> _Your instructions_: Exactly and only the lines from the one containing "finish(left_pupil, BLACK)" through the one containing "obj.matrix_world = Matrix.Identity(4)" are to be repeated, both ends included.

> _Collected material_:
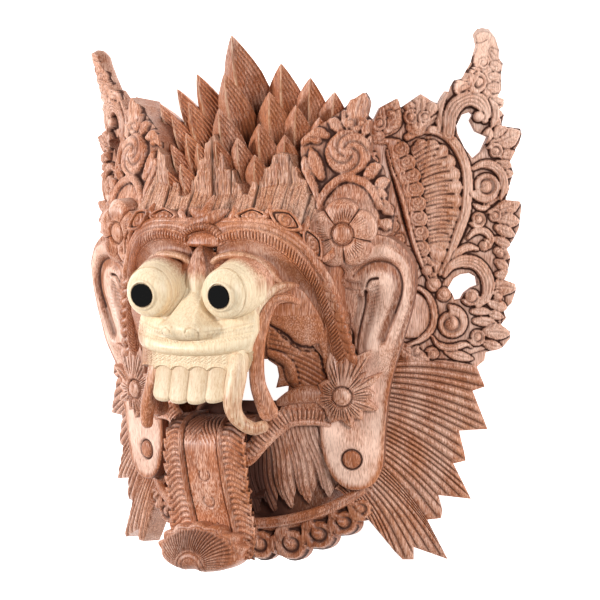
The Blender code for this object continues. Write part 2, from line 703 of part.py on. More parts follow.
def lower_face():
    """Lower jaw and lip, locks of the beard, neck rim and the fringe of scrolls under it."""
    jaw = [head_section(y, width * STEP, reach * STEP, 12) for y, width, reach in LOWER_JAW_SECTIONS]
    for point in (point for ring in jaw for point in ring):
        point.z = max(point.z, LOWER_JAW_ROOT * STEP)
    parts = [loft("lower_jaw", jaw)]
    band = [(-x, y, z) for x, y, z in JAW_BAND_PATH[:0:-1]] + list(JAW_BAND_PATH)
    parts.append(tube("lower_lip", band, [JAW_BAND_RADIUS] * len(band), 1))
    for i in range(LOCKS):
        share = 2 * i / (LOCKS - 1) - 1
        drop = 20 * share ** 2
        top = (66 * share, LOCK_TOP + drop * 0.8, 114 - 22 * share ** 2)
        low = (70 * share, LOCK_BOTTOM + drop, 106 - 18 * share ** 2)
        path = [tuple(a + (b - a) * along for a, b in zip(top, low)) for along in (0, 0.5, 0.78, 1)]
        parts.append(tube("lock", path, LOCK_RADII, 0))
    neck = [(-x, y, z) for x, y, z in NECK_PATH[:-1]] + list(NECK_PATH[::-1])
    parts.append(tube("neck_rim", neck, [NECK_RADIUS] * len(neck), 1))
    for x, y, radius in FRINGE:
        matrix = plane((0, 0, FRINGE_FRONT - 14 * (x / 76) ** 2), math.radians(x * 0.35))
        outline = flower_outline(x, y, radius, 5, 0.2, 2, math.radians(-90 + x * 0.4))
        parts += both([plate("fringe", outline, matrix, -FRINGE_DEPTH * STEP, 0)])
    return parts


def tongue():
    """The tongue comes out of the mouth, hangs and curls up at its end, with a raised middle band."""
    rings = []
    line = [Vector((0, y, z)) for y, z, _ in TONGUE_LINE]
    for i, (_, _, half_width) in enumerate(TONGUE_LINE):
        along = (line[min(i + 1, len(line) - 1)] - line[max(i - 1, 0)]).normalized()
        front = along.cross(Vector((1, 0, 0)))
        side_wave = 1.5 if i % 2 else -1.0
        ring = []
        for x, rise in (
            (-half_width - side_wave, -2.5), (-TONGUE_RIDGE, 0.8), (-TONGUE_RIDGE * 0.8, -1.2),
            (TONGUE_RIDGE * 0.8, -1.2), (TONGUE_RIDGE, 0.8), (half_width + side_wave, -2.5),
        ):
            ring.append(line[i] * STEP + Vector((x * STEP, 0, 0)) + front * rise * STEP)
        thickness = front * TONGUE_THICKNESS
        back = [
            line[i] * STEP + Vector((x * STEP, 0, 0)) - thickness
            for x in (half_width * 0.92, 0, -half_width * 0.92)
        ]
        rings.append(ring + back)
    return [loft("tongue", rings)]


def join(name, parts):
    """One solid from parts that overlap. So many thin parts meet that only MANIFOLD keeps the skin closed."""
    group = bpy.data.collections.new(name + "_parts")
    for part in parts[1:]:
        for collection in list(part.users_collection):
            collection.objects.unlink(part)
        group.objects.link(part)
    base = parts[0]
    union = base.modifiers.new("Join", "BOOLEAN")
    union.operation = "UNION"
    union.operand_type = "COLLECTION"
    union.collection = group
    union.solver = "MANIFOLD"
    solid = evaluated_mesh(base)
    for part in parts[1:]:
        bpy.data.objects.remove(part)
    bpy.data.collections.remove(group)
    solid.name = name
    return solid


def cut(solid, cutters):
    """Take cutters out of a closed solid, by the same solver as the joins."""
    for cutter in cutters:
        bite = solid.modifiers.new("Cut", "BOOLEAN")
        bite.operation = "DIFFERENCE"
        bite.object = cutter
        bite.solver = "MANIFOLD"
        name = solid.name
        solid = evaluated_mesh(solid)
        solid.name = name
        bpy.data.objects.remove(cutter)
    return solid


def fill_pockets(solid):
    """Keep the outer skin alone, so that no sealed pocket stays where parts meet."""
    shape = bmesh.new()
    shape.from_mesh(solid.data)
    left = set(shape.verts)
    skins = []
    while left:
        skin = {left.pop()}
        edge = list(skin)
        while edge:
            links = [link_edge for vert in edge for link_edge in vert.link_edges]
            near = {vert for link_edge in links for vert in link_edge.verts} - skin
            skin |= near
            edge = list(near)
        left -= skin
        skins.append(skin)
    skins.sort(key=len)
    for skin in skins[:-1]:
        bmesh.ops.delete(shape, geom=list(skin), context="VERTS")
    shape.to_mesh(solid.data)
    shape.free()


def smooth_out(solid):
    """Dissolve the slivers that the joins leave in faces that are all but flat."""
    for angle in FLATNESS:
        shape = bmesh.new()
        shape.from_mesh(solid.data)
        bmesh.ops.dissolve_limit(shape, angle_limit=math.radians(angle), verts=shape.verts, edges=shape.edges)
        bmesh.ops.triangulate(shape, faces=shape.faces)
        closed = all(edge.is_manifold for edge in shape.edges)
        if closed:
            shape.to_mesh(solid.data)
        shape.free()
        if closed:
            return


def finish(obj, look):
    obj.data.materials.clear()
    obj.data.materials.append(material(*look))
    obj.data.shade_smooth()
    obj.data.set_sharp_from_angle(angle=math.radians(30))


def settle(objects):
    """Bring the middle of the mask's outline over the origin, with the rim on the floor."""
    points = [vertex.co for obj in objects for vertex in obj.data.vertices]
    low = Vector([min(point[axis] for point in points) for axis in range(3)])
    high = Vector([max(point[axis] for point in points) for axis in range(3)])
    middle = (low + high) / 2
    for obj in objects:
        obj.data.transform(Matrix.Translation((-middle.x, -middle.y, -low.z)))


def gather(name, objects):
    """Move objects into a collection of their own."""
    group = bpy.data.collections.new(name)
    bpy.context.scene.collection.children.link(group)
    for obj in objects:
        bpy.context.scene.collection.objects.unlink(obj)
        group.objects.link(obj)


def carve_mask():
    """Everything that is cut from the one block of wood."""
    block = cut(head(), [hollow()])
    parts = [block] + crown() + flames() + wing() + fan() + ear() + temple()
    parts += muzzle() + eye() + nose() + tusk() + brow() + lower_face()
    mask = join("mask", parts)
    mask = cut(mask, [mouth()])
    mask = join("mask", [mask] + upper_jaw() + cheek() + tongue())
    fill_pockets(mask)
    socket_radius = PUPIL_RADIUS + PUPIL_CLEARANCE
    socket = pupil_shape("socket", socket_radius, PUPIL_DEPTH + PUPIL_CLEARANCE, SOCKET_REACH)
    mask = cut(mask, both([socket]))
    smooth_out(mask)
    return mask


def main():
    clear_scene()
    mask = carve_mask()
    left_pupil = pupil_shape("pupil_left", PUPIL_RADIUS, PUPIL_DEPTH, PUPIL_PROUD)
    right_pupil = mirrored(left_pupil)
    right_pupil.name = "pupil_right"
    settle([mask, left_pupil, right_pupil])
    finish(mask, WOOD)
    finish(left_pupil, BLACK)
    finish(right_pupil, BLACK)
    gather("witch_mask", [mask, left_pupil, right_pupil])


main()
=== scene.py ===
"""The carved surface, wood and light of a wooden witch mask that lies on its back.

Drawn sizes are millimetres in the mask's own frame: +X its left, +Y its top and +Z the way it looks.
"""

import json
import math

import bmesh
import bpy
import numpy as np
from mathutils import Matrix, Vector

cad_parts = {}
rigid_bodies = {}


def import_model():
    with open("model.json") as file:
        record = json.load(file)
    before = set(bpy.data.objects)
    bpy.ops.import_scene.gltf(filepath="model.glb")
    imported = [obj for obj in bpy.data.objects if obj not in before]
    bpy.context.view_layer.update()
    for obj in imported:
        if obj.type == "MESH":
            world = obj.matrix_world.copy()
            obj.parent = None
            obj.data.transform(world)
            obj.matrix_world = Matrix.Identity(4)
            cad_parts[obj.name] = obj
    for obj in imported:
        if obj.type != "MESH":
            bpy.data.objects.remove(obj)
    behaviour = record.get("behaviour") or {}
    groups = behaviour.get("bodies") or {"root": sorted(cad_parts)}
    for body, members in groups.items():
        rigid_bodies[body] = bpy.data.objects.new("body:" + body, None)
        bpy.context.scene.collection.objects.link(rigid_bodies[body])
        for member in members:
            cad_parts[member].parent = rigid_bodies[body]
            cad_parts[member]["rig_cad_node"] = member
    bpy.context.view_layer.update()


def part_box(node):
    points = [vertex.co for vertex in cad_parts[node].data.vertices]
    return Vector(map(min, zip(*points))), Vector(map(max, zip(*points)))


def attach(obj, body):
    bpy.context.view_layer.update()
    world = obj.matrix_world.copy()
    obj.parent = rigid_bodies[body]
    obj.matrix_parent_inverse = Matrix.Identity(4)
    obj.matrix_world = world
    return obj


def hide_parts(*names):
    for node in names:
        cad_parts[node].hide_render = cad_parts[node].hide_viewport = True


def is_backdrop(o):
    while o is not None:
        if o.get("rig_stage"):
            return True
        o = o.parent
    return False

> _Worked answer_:
    finish(left_pupil, BLACK)
    finish(right_pupil, BLACK)
    gather("witch_mask", [mask, left_pupil, right_pupil])


main()
=== scene.py ===
"""The carved surface, wood and light of a wooden witch mask that lies on its back.

Drawn sizes are millimetres in the mask's own frame: +X its left, +Y its top and +Z the way it looks.
"""

import json
import math

import bmesh
import bpy
import numpy as np
from mathutils import Matrix, Vector

cad_parts = {}
rigid_bodies = {}


def import_model():
    with open("model.json") as file:
        record = json.load(file)
    before = set(bpy.data.objects)
    bpy.ops.import_scene.gltf(filepath="model.glb")
    imported = [obj for obj in bpy.data.objects if obj not in before]
    bpy.context.view_layer.update()
    for obj in imported:
        if obj.type == "MESH":
            world = obj.matrix_world.copy()
            obj.parent = None
            obj.data.transform(world)
            obj.matrix_world = Matrix.Identity(4)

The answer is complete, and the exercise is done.